01 This distinction between Buck's Stranger and Ares' Silenus might not be obvious to those "Xena" fans who haven't seen "American Gothic:" they might attribute Ares' comic turns to the creators' slapstick sensibility, and read him in a much more serious light than intended. The portrayal of Sheriff Buck as a truly threatening and dark force who drives events, however, makes it clear that the comedy and ineffectual antics in Ares' scenes is quite intentional.

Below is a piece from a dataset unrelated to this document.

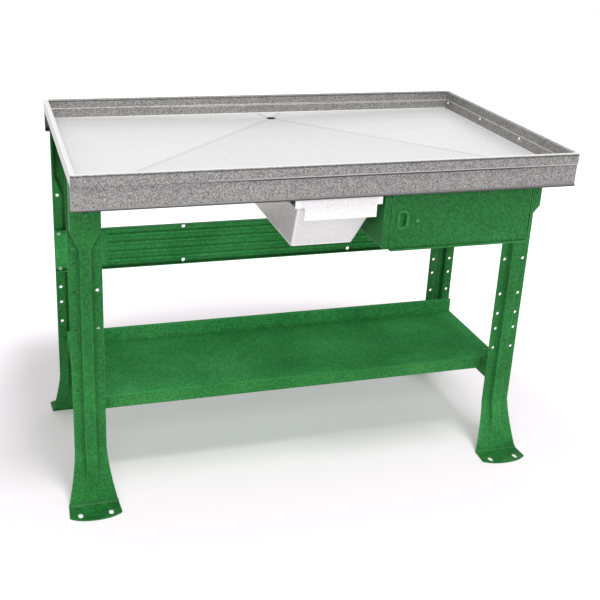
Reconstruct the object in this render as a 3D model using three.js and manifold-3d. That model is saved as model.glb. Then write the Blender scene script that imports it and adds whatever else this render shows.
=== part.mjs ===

02An interview with Chris Priest, author of "The Prestige," illustrates this point: "I've always been interested in misdirecting my readers in my novels, and magicians use techniques of misdirection that are similar. This isn't sleight of hand: real misdirection is when the performer allows or encourages his audience to make assumptions about what they are seeing ... or in my case, assumptions about what they are reading." Compare this to Sam Raimi's comment in Josh Becker's "Evil Dead" journal: "Sam related filmmaking to being a magician. He said the only thing a magician is thinking about while performing is, "do they know how I'm doing this trick?" If they don't, he's succeeding -- period."